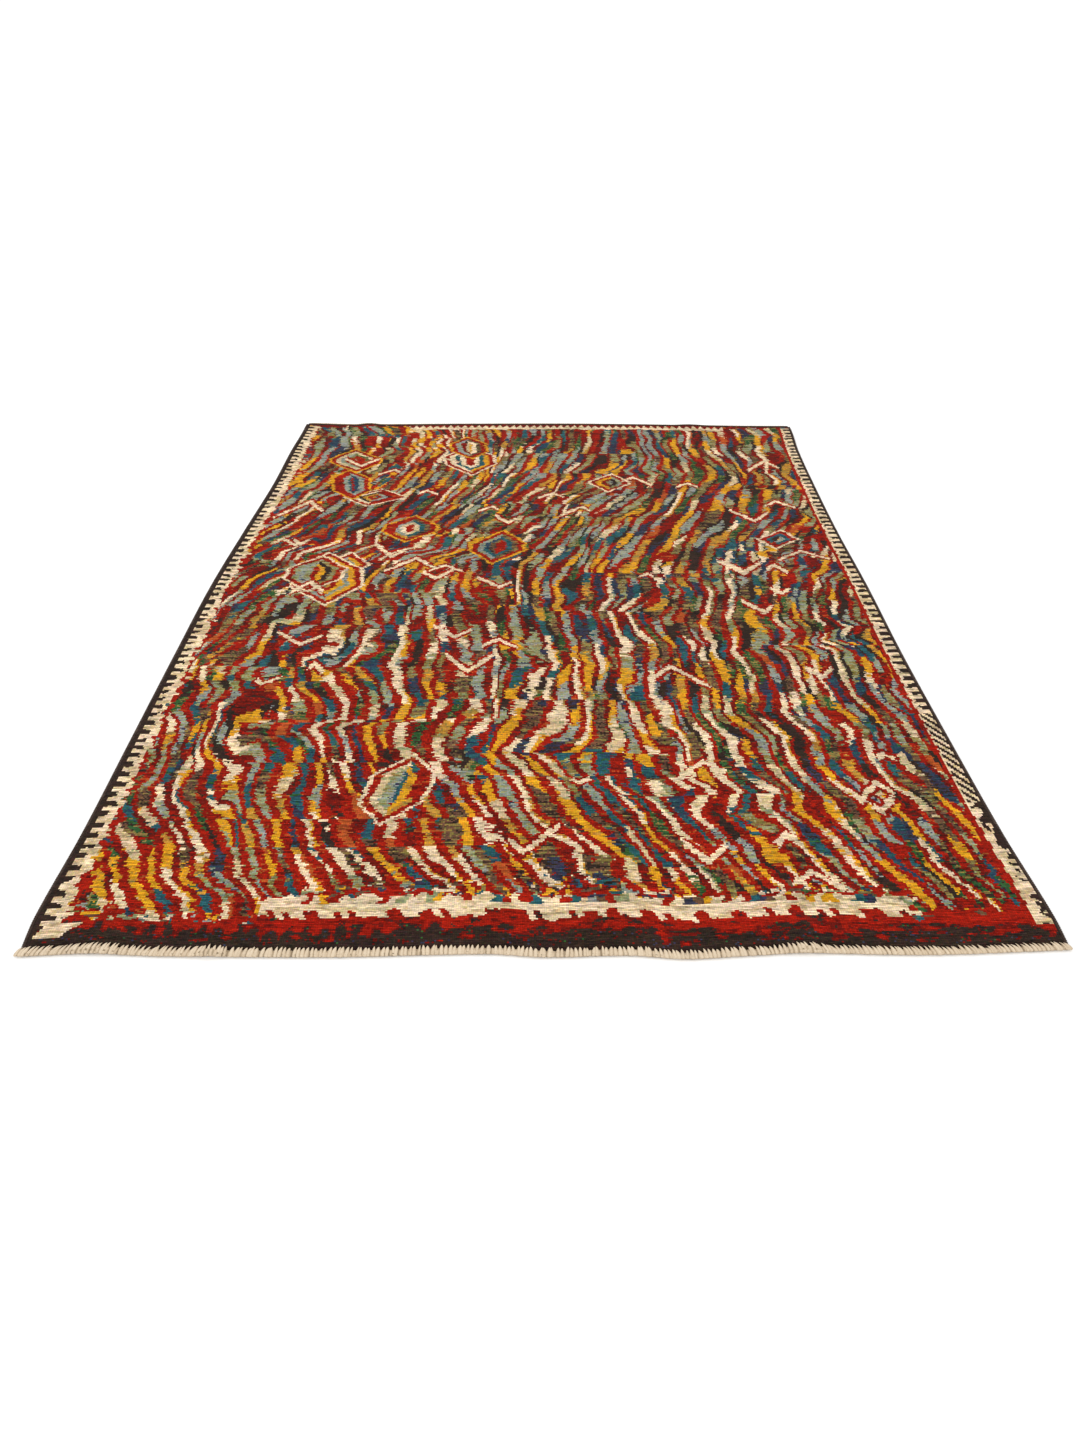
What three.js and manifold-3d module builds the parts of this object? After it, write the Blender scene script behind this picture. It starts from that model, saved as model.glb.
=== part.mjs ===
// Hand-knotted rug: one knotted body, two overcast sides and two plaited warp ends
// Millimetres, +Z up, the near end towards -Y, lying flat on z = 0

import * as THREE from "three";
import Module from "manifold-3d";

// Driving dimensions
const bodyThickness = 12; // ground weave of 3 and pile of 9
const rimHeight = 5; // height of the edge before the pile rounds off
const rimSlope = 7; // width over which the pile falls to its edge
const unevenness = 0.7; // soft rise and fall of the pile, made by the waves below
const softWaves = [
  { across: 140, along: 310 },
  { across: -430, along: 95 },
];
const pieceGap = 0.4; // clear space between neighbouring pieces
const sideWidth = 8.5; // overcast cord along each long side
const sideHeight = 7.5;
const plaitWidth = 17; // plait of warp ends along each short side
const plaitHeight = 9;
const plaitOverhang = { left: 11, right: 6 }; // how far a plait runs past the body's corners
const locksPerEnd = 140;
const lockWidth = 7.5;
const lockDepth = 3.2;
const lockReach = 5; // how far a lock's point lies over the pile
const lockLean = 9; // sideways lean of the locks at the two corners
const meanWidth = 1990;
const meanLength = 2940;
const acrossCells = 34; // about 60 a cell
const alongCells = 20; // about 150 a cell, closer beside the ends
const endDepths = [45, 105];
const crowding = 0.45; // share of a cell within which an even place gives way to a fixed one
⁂
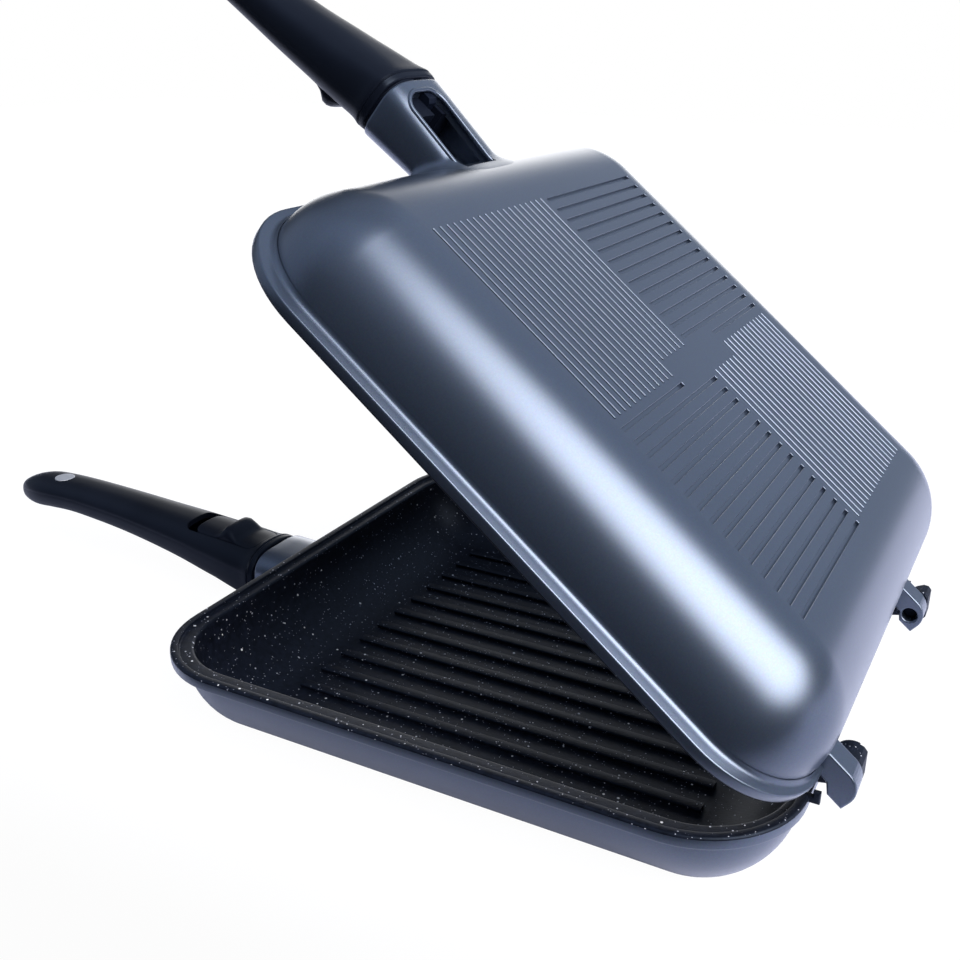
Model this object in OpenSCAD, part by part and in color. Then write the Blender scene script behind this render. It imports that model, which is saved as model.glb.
⁂
### Task prompt
Copy each line in the data that holds the word "behind".

### Answer to this exercise
What three.js and manifold-3d module builds the parts of this object? After it, write the Blender scene script behind this picture. It starts from that model, saved as model.glb.
Model this object in OpenSCAD, part by part and in color. Then write the Blender scene script behind this render. It imports that model, which is saved as model.glb.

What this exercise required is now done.